La recherche et la mise en folie des thons est à la base des
méthodes américaines. Les Américains, en effet, passent quinze jours au moins
en mer et mettent le temps voulu pour trouver le bon moment pour la pêche au squid ;
ils remplissent alors rapidement leur bateau et deux ou trois journées
suffisent. A Saint-Jean-de-Luz, les conditions ne sont pas les mêmes : le
thon est près de la côte et les petits bateaux rentrent tous les soirs ;
la pêche à l'appât vivant donne en général des résultats suffisants.
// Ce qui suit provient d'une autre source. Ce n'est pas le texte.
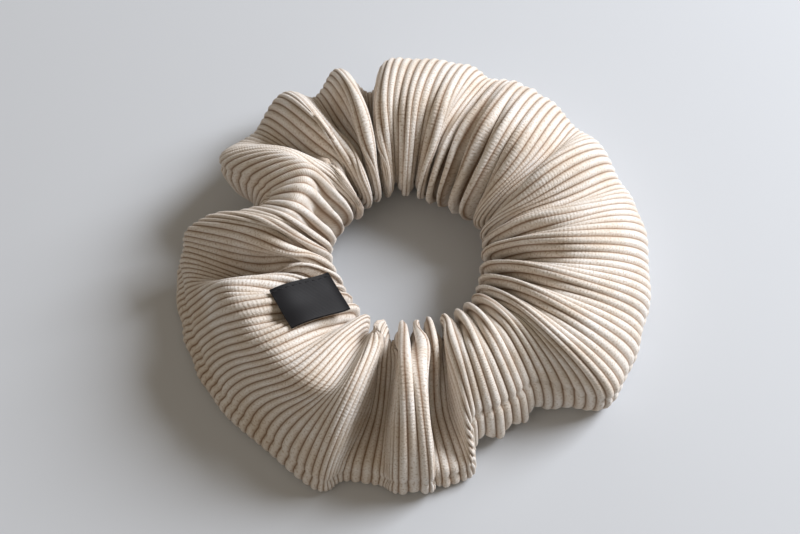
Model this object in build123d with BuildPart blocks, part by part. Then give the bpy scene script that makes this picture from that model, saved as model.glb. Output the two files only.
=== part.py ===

Toutefois,
il ne faut pas perdre de vue l'intérêt présenté par la mouche artificielle, car
on peut toujours tomber sur le moment de l'excitation générale du banc de thons
et ramener une pêche prodigieuse ; aussi cherche-t-on à mettre au point,
en France, la technique de la mouche artificielle pour pouvoir profiter des
aubaines qui, dans une saison de pêche, ne peuvent manquer de se présenter à
plusieurs reprises.
LARTIGUE.
P.-S. — Je ne veux pas me transformer en critique
cinématographique, mais je crois bon de signaler aux lecteurs les scènes
magnifiques de pêche au thon en Sicile que présente le film Stromboli,
de Rossellini ; ce film est fort discuté par ailleurs, mais les cinq
minutes où passent les diverses péripéties de la pêche au thon à la madrague
sont de toute beauté ; je puis en attester l'authenticité, ayant assisté
moi-même à semblables pêches à la madrague sur les côtes tunisiennes.